Mango Mustard Chicken Wings

8 chicken wings(1 1/2 pounds)
3 medium sized mangoes, peels and chopped in cubes( 2 cups)
2 heaping tbsp creole mustard
1 tbsp sriracha
2 tbsp honey( more if you prefer a sweeter sauce)
3 large garlic cloves chopped
5 springs fresh thyme
1 tbsp butter
1/3 cup water
3 tbsp rice wine vinegar( apple cider, regular vinegar can be used)
1/4 cup chopped onion
2 tbsp banana ketchup(plain ketchup can be substituted) Banana ketchup is a spicy ketchup
salt and pepper to taste
all purpose seasoning to taste

In a medium sized sauce pot add all the above ingredients except the mustard and butter, place on the stove and allow to simmer 30 minutes on medium heat or until the mangoes slightly start to break down. put the entire mixture in a blender or food processor along with the mustard and butter and blend until smooth. Set to the side until ready to use.

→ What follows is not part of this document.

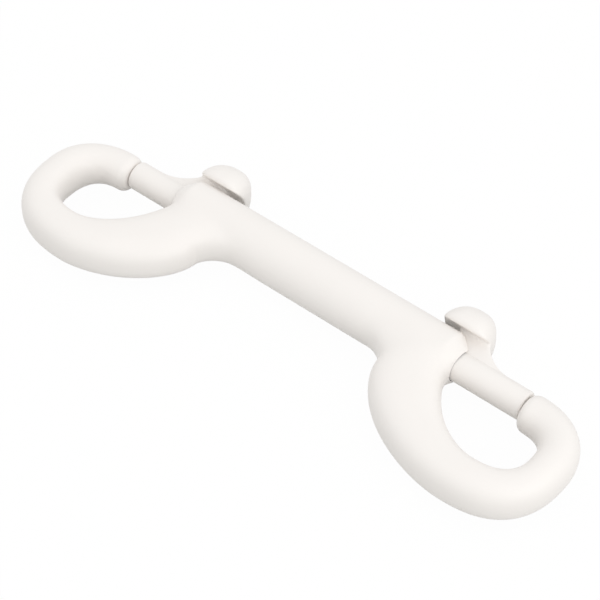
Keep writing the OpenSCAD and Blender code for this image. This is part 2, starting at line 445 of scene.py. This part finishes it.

In a bowl add the wings and your favorite all purpose seasoning,salt and pepper to taste.
Allow to marinate 30 minutes to up to over night.
Preheat your oven on broil the highest it can go, place the wings skin side down on your baking tray and place in the oven. Once golden brown turn the wings over skin side up and place back in the oven so that side can also brown.
Once done add the wings to a bowl pour the sauce all over the wings and toss thoroughly coating the wings. Place the wings back in the oven on 350 degree so that the sauce can set on your wings 10 – 15 minutes. Remove and enjoy with your favorite sides!